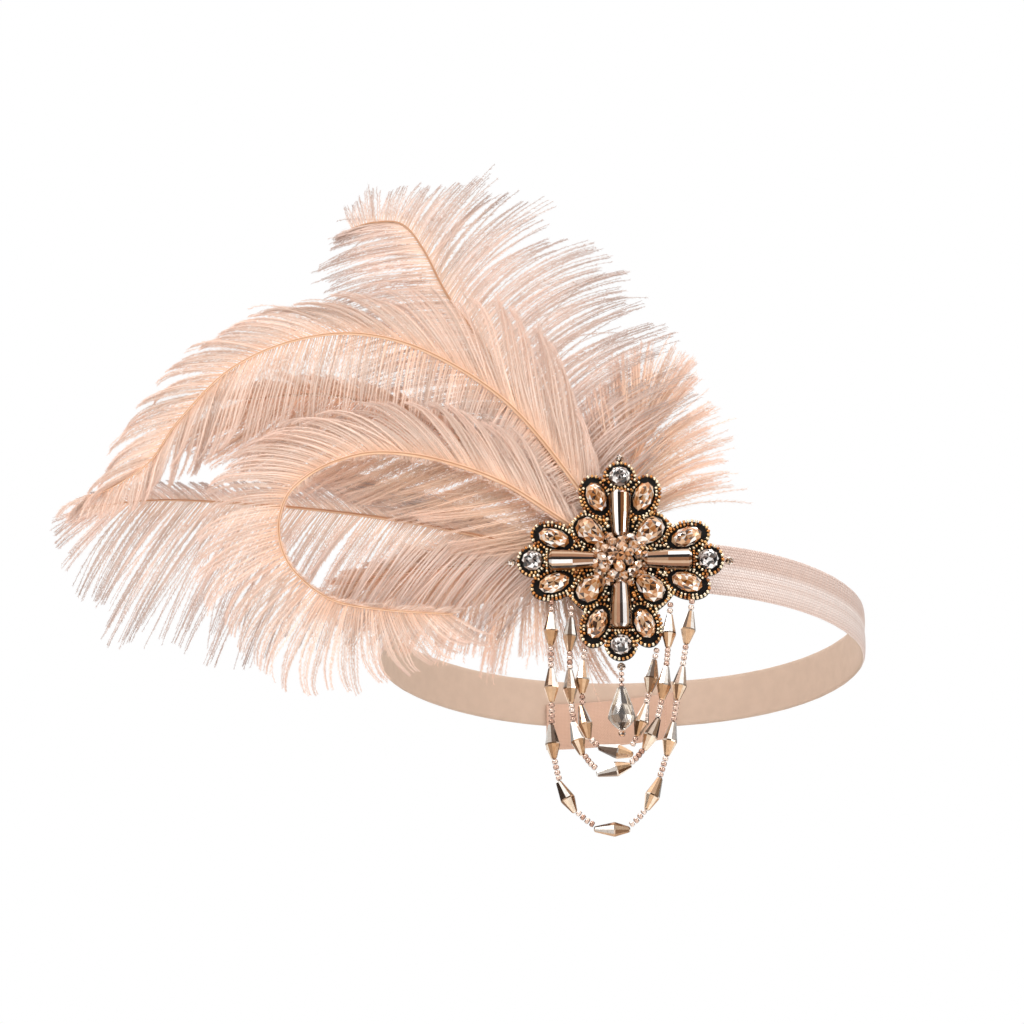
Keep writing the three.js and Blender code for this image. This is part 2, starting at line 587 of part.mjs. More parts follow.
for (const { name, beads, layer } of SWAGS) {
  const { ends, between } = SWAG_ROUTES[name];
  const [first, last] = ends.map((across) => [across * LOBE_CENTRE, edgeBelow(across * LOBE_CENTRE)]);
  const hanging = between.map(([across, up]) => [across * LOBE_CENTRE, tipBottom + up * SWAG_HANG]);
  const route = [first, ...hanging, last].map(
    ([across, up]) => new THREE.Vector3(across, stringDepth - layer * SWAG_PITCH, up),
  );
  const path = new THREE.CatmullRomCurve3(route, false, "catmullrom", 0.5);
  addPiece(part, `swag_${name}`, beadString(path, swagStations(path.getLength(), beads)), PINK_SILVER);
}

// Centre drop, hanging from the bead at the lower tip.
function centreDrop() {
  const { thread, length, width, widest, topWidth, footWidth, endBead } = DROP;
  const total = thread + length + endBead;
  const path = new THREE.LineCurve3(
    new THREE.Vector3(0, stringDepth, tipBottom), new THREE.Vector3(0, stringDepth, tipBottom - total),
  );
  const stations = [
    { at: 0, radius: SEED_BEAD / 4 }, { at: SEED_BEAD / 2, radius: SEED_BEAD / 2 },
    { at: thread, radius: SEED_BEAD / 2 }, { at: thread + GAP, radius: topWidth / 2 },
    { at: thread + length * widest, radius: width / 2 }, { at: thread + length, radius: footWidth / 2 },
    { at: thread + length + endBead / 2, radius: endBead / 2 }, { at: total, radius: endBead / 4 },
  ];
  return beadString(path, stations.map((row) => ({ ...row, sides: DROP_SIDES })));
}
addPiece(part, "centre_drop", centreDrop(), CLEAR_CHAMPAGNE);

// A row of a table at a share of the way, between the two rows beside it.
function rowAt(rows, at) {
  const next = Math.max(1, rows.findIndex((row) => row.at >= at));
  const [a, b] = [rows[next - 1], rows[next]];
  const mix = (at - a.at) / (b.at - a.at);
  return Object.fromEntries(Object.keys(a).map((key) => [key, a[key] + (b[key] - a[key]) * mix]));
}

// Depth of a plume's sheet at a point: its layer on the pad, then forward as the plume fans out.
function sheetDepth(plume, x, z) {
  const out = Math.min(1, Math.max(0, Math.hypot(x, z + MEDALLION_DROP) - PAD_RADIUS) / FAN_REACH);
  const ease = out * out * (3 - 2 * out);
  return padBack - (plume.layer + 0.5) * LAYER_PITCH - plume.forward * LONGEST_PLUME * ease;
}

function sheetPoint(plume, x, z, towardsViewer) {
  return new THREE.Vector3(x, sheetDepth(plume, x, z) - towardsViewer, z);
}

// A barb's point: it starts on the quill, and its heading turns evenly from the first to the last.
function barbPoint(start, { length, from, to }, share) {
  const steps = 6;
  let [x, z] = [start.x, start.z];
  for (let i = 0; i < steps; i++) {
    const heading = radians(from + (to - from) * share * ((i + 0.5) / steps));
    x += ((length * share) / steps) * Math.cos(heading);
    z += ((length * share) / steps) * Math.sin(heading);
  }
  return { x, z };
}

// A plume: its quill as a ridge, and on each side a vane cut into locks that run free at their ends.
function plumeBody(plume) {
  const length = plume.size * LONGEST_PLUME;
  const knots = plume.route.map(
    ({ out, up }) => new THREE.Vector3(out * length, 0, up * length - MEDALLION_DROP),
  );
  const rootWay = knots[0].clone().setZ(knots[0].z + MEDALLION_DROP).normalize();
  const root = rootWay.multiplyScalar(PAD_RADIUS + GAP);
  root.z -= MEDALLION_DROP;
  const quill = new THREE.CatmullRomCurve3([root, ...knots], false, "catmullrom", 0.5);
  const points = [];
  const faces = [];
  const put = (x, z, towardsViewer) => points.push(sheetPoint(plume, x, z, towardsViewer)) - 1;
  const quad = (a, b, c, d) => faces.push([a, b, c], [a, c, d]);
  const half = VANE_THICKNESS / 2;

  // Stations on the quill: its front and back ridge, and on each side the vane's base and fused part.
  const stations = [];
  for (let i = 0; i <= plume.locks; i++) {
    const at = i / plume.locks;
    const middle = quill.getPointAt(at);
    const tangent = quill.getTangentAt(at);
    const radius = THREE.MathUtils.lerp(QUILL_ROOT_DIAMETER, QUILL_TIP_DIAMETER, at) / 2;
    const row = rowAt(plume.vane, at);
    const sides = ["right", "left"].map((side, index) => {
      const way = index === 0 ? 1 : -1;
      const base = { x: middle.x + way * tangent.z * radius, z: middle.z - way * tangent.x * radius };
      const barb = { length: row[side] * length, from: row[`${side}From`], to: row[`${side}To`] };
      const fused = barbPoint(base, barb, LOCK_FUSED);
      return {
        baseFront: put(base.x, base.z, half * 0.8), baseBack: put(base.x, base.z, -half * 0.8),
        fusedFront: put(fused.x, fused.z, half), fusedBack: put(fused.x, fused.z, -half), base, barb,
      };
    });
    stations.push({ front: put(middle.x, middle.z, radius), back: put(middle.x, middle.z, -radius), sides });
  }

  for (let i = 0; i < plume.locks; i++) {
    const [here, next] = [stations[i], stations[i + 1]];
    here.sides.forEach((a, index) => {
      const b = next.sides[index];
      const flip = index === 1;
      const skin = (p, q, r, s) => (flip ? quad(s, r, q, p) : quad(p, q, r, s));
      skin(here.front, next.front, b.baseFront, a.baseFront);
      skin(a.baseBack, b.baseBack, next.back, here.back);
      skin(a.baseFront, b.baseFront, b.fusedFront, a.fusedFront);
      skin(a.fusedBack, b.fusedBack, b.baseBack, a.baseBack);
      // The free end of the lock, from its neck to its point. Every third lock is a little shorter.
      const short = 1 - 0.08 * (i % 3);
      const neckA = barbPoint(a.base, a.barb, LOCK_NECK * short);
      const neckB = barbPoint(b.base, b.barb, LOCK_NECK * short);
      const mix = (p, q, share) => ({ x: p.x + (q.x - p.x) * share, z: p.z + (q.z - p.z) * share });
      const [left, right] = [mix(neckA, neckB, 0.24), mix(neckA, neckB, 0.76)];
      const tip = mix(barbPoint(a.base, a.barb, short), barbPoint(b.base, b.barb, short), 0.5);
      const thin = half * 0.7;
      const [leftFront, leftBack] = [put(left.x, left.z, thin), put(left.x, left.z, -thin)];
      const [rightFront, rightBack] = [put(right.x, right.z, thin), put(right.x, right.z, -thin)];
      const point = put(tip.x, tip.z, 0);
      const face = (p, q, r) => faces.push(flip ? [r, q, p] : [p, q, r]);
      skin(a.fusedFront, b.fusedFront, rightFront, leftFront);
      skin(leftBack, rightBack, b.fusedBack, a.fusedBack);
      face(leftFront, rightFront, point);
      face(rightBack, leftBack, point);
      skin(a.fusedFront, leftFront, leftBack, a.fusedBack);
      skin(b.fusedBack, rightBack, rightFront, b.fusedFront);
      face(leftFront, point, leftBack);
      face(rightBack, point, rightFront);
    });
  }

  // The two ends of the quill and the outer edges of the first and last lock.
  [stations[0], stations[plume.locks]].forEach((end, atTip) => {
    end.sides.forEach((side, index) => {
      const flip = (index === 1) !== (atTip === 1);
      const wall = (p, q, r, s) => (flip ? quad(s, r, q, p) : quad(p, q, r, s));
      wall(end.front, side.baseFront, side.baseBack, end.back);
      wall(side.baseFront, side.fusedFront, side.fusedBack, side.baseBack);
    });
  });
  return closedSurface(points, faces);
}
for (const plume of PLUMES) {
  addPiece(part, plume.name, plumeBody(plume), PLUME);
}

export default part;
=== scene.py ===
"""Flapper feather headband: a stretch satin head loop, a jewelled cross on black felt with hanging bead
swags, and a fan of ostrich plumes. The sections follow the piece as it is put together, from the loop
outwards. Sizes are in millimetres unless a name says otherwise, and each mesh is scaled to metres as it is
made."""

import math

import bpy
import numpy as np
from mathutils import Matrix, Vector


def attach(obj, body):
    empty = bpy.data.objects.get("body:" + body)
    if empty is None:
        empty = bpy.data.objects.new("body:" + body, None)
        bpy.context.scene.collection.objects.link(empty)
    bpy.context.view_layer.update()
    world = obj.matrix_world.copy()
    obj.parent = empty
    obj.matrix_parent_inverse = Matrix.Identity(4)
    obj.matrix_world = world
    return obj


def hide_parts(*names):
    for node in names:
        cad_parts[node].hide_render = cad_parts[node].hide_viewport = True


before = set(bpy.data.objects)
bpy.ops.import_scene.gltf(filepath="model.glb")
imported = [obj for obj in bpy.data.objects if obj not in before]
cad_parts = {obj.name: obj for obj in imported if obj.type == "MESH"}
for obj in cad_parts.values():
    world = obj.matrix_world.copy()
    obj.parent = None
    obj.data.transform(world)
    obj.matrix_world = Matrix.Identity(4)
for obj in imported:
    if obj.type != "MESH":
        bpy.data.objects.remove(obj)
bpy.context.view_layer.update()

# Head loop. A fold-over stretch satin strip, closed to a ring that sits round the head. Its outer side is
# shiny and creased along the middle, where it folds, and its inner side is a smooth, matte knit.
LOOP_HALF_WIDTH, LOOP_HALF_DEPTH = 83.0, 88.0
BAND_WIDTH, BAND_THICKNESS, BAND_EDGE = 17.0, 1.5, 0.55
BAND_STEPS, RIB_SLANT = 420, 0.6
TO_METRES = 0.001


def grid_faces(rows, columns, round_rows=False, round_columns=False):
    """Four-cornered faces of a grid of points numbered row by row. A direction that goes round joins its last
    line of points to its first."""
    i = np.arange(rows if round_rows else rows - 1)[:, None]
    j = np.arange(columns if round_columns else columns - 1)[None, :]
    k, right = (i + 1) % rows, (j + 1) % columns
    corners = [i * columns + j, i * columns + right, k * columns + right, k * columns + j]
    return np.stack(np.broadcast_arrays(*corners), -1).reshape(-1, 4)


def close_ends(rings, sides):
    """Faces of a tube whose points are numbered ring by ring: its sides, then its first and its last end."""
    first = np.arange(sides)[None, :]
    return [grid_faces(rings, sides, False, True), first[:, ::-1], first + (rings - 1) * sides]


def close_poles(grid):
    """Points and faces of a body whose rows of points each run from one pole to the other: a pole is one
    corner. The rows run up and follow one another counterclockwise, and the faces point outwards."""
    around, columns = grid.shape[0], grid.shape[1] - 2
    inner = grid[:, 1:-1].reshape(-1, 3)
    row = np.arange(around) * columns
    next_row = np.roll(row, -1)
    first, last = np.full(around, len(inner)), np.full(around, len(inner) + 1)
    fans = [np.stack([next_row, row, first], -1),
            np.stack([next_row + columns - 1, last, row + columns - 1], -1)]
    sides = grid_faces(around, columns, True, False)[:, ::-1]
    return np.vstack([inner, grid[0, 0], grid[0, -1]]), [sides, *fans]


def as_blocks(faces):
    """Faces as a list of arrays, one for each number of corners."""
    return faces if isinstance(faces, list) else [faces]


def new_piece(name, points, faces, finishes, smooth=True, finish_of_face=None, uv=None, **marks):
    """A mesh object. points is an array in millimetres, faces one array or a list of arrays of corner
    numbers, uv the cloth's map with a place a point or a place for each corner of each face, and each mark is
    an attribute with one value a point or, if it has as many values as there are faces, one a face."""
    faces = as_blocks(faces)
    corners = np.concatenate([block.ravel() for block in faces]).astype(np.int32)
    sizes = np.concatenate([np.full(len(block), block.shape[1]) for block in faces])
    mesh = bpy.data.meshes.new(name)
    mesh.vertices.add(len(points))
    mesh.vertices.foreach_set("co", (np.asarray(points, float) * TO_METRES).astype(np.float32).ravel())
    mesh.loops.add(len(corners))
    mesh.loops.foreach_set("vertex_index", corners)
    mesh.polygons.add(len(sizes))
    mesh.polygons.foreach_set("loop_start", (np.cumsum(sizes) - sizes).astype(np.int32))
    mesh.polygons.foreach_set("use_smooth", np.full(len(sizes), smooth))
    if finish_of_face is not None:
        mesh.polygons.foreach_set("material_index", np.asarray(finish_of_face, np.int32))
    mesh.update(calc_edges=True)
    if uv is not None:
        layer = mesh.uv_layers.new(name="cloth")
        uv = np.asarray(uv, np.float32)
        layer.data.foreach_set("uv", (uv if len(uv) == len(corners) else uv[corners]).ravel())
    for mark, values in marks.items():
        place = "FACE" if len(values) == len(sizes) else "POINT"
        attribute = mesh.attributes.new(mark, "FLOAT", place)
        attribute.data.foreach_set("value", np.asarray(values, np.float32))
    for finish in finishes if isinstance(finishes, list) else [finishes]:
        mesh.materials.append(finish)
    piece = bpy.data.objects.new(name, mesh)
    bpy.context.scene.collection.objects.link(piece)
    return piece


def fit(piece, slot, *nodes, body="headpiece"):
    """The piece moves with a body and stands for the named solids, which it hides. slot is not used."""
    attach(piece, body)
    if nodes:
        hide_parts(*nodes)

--

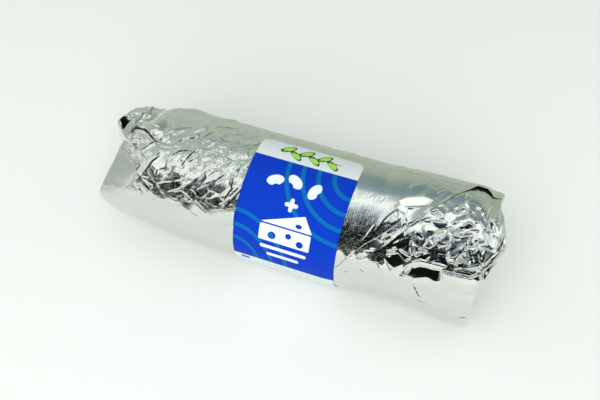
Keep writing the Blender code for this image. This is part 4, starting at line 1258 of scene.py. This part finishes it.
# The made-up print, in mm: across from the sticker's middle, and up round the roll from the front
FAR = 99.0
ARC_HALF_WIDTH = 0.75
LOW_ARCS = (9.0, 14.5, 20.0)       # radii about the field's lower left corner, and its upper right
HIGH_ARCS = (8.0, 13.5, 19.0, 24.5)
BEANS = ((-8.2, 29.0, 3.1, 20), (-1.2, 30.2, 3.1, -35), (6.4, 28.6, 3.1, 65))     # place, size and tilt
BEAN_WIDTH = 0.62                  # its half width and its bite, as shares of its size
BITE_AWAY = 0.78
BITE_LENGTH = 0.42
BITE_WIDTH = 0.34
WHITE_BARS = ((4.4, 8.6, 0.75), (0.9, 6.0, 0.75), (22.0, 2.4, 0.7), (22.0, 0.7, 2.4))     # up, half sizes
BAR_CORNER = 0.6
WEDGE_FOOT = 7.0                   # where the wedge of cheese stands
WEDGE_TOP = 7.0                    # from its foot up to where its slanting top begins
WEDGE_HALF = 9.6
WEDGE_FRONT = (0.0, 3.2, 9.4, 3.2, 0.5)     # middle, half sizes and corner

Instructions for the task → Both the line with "before = set(bpy.data.objects)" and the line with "obj.data.transform(world)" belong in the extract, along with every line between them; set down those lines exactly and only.

Exercise result →
before = set(bpy.data.objects)
bpy.ops.import_scene.gltf(filepath="model.glb")
imported = [obj for obj in bpy.data.objects if obj not in before]
cad_parts = {obj.name: obj for obj in imported if obj.type == "MESH"}
for obj in cad_parts.values():
    world = obj.matrix_world.copy()
    obj.parent = None
    obj.data.transform(world)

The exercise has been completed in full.